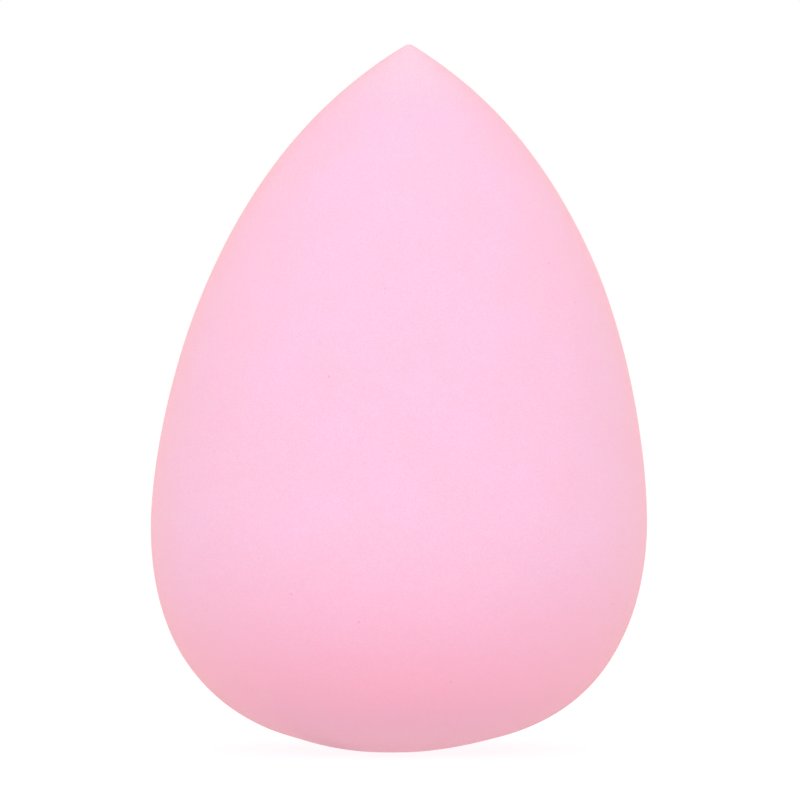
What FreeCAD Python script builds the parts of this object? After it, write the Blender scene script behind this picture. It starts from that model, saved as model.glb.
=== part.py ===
"""Makeup sponge: one solid teardrop of soft foam, round at the bottom, pointed at the top.

Sizes are in millimetres and +Z is up. The origin is the middle of the small flat on which
the sponge stands. The sponge leans a little, so its point stands off towards +X.
"""

import FreeCAD, Part
import math
import os

# Overall size
body_height = 60.0
belly_diameter = 42.0
belly_height = 19.6
tip_lean = 1.1

# Point: a small ball, and the slope at which the flank leaves it
tip_radius = 0.7
tip_slope_degrees = 58.3

# Flank: how far it keeps to that slope, and how far it stays upright over the belly
shoulder_reach = 22.9
flank_reach = 3.0

# Bowl: how far it stays upright under the belly, and how far it keeps to the slope of the base
bowl_reach = 16.7
heel_reach = 2.0

# Base: a shallow dome, flat where the sponge rests on it
base_dome_radius = 18.0
base_dome_diameter = 13.6
rest_flat_depth = 0.5
cut_overrun = 1.0

# The bowl and the flank are each turned as this many bands, so that none of their faces
# runs all the way from the broad belly to the small point
bands = 4

axis_direction = FreeCAD.Vector(0, 0, 1)
lean_direction = FreeCAD.Vector(0, 1, 0)
dome_centre_height = base_dome_radius - rest_flat_depth


def section_point(radius, height):
    """A point of the half section, which lies in the XZ plane."""
    return FreeCAD.Vector(radius, 0, height)


def section_arc(centre_height, radius, first_angle, last_angle):
    """An arc about a centre on the axis, its angles measured upwards from level."""
    angles = (first_angle, (first_angle + last_angle) / 2, last_angle)
    return Part.Arc(*[
        section_point(radius * math.cos(angle), centre_height + radius * math.sin(angle))
        for angle in angles
    ]).toShape()


def section_slope(angle):
    """The way along such an arc at an angle, inwards and up."""
    return section_point(-math.sin(angle), math.cos(angle))


def section_bands(poles):
    """A smooth curve that starts along its first two poles and ends along its last two."""
    curve = Part.BezierCurve()
    curve.setPoles(poles)
    return curve.toShape().split([band / bands for band in range(1, bands)]).Edges


def half_section():
    """The closed outline of half the sponge, upright and before the base is cut flat."""
    rim_angle = -math.acos(base_dome_diameter / 2 / base_dome_radius)
    dome = section_arc(dome_centre_height, base_dome_radius, math.radians(-90), rim_angle)
    tip_angle = math.radians(tip_slope_degrees)
    ball = section_arc(body_height - tip_radius, tip_radius, tip_angle, math.radians(90))
    pole = dome.firstVertex().Point
    dome_rim = dome.lastVertex().Point
    ball_rim = ball.firstVertex().Point
    tip = ball.lastVertex().Point
    belly = section_point(belly_diameter / 2, belly_height)
    bowl = section_bands([
        dome_rim,
        dome_rim + section_slope(rim_angle) * heel_reach,
        belly - section_point(0, bowl_reach),
        belly,
    ])
    flank = section_bands([
        belly,
        belly + section_point(0, flank_reach),
        ball_rim - section_slope(tip_angle) * shoulder_reach,
        ball_rim,
    ])
    axis = Part.makeLine(tip, pole)
    return Part.Face(Part.Wire([dome] + bowl + flank + [ball, axis]))


def lean_over(body):
    """The body turns about the centre of its dome, so the dome stays where it is."""
    centre = section_point(0, dome_centre_height)
    lean_angle = math.asin(tip_lean / (body_height - dome_centre_height))
    return body.rotated(centre, lean_direction, math.degrees(lean_angle))


def cut_flat(body):
    """What is left of the dome under the origin comes off, level."""
    depth = rest_flat_depth + cut_overrun
    return body.cut(Part.makeCylinder(belly_diameter / 2, depth, section_point(0, -depth)))


def sponge_body():
    """The sponge: turned about its axis, leant over and cut flat where it rests."""
    turned = half_section().revolve(section_point(0, 0), axis_direction, 360)
    return cut_flat(lean_over(turned)).Solids[0]


def main():
    os.makedirs("parts", exist_ok=True)
    body = sponge_body()
    body.exportStep("parts/sponge_body.step")
    box = body.optimalBoundingBox(False, False)
    print("size", round(box.XLength, 2), round(box.YLength, 2), round(box.ZLength, 2))
    print("lowest", round(box.ZMin, 4), "highest", round(box.ZMax, 4))
    print("middle", round(box.Center.x, 3), round(box.Center.y, 3))
    print("volume", round(body.Volume, 1), "valid", body.isValid(), "closed", body.isClosed())


main()
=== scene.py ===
"""Makeup sponge: a teardrop of soft pink foam, shown on a white studio floor.

Lengths are in metres and +Z is up. The sponge stands on its round bottom at the origin, and
its point leans towards +X.
"""

import math

import bpy
from bpy.props import FloatProperty, FloatVectorProperty, IntProperty, PointerProperty
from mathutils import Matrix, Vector


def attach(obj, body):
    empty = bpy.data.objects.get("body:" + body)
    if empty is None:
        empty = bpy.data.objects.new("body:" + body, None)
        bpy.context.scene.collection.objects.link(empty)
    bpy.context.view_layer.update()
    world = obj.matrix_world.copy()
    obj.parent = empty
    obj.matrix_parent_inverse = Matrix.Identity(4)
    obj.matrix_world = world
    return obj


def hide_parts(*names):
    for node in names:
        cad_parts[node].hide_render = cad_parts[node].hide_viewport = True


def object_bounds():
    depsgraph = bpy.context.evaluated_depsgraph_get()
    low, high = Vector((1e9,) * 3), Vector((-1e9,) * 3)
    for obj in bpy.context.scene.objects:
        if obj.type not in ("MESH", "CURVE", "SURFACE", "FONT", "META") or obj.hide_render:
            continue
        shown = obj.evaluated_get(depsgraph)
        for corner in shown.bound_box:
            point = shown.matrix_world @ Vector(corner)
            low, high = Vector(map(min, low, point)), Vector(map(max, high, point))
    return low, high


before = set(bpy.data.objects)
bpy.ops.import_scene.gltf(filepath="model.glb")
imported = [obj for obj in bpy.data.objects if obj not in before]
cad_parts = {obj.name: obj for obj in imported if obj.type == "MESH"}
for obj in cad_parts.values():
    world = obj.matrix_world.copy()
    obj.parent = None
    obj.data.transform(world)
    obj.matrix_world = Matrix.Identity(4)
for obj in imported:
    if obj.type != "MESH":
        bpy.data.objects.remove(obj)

bl_info = {
    "name": "Makeup Sponge",
    "version": (1, 0, 0),
    "blender": (4, 5, 0),
    "location": "View3D > Sidebar > Sponge",
    "description": "Models a teardrop makeup sponge of soft foam and the studio it is shown in",
    "category": "Add Mesh",
}

MM = 0.001

solid_low, solid_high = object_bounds()
SOLID_HEIGHT = solid_high[2] - solid_low[2]
SOLID_WIDTH = solid_high[1] - solid_low[1]
# The belly in the photograph is this much wider than the solid's
FULLER_BELLY = 0.1 * MM


# Properties

def length(name, description, default, smallest=0.0):
    """A length in metres that a user may change."""
    return FloatProperty(
        name=name, description=description, default=default, min=smallest,
        unit="LENGTH", subtype="DISTANCE", precision=5,
    )


def sway(name, description, default):
    """A length in metres that may also be negative."""
    return length(name, description, default, smallest=-5.0 * MM)


def share(name, description, default):
    """A share from 0 to 1."""
    return FloatProperty(
        name=name, description=description, default=default, min=0.0, max=1.0, subtype="FACTOR"
    )


def power(name, description, default):
    """A lamp's power in watts."""
    return FloatProperty(
        name=name, description=description, default=default, min=0.0, unit="POWER"
    )


def strength(name, description, default):
    """A plain strength of light, where 1 is white."""
    return FloatProperty(name=name, description=description, default=default, min=0.0)


def colour(name, description, default):
    """A linear colour."""
    return FloatVectorProperty(
        name=name, description=description, default=default, size=3, min=0.0, max=1.0,
        subtype="COLOR",
    )


def pixel(name, description, default):
    """A place or a size in the photograph, in its own pixels."""
    return FloatProperty(
        name=name, description=description, default=default, min=0.0, subtype="PIXEL"
    )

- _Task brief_
Reproduce exactly the lines from the line with "return cut_flat(lean_over(turned)).Solids[0]" to the line with "low, high = Vector((1e9,)", both end lines included.

- _Finished answer_
    return cut_flat(lean_over(turned)).Solids[0]


def main():
    os.makedirs("parts", exist_ok=True)
    body = sponge_body()
    body.exportStep("parts/sponge_body.step")
    box = body.optimalBoundingBox(False, False)
    print("size", round(box.XLength, 2), round(box.YLength, 2), round(box.ZLength, 2))
    print("lowest", round(box.ZMin, 4), "highest", round(box.ZMax, 4))
    print("middle", round(box.Center.x, 3), round(box.Center.y, 3))
    print("volume", round(body.Volume, 1), "valid", body.isValid(), "closed", body.isClosed())


main()
=== scene.py ===
"""Makeup sponge: a teardrop of soft pink foam, shown on a white studio floor.

Lengths are in metres and +Z is up. The sponge stands on its round bottom at the origin, and
its point leans towards +X.
"""

import math

import bpy
from bpy.props import FloatProperty, FloatVectorProperty, IntProperty, PointerProperty
from mathutils import Matrix, Vector


def attach(obj, body):
    empty = bpy.data.objects.get("body:" + body)
    if empty is None:
        empty = bpy.data.objects.new("body:" + body, None)
        bpy.context.scene.collection.objects.link(empty)
    bpy.context.view_layer.update()
    world = obj.matrix_world.copy()
    obj.parent = empty
    obj.matrix_parent_inverse = Matrix.Identity(4)
    obj.matrix_world = world
    return obj


def hide_parts(*names):
    for node in names:
        cad_parts[node].hide_render = cad_parts[node].hide_viewport = True


def object_bounds():
    depsgraph = bpy.context.evaluated_depsgraph_get()
    low, high = Vector((1e9,) * 3), Vector((-1e9,) * 3)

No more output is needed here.